The changes needed to enable widespread locally led adaptation will take time, and the same applies to shifting MEL for LLA. MEL practice to support LLA also often entails significant changes or trade-offs compared with current adaptation MEL practice. However, there are meaningful, concrete steps we can take to have more supportive MEL while managing constraints.

The authors of this paper believe that both the systemic shift and the practical steps can be taken in parallel—combining some relatively simple and immediate practical changes to existing MEL systems with a longer-term journey to systemically shift how MEL supports LLA interventions. Many of the practical steps suggested can be made in isolation or retrofitted to existing MEL systems. The systemic shift in approach requires that those funding, designing, and delivering MEL systems reconsider the value and use of MEL, placing the core emphasis on local ownership, downward accountability, and locally driven learning from the outset.
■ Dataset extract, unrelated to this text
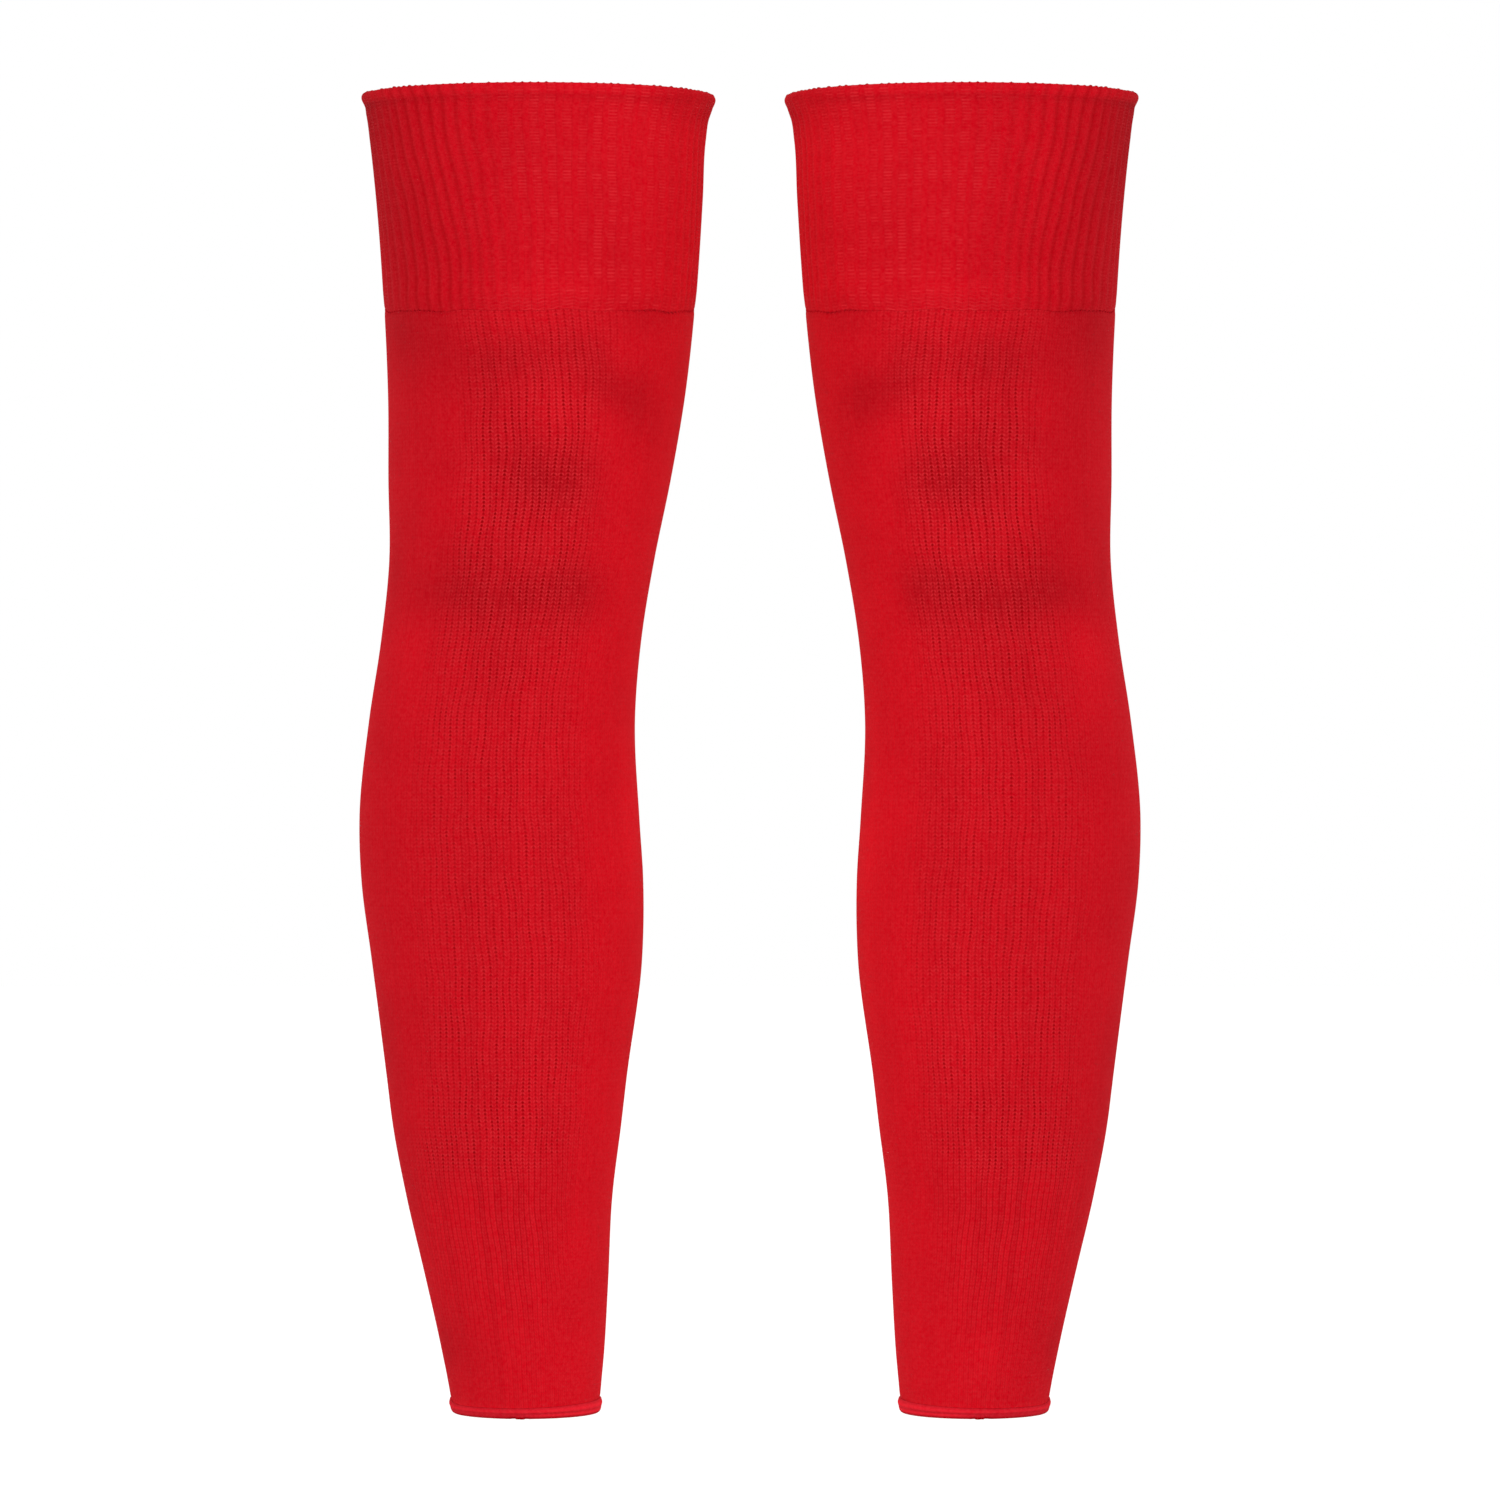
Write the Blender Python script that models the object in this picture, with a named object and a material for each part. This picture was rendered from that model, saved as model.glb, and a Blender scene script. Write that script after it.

In keeping with the principle of coordinated action and investment for locally led adaptation, horizontal and vertical learning and knowledge-sharing will support this journey. Leveraging global platforms to share learning and exchange knowledge about LLA interventions can support more effective LLA in the long term.

MEL that supports locally led adaptation will also support improved LLA outcomes, enabling more context-sensitive, agile, equitable, and sustainable efforts to build climate resilience at the local level.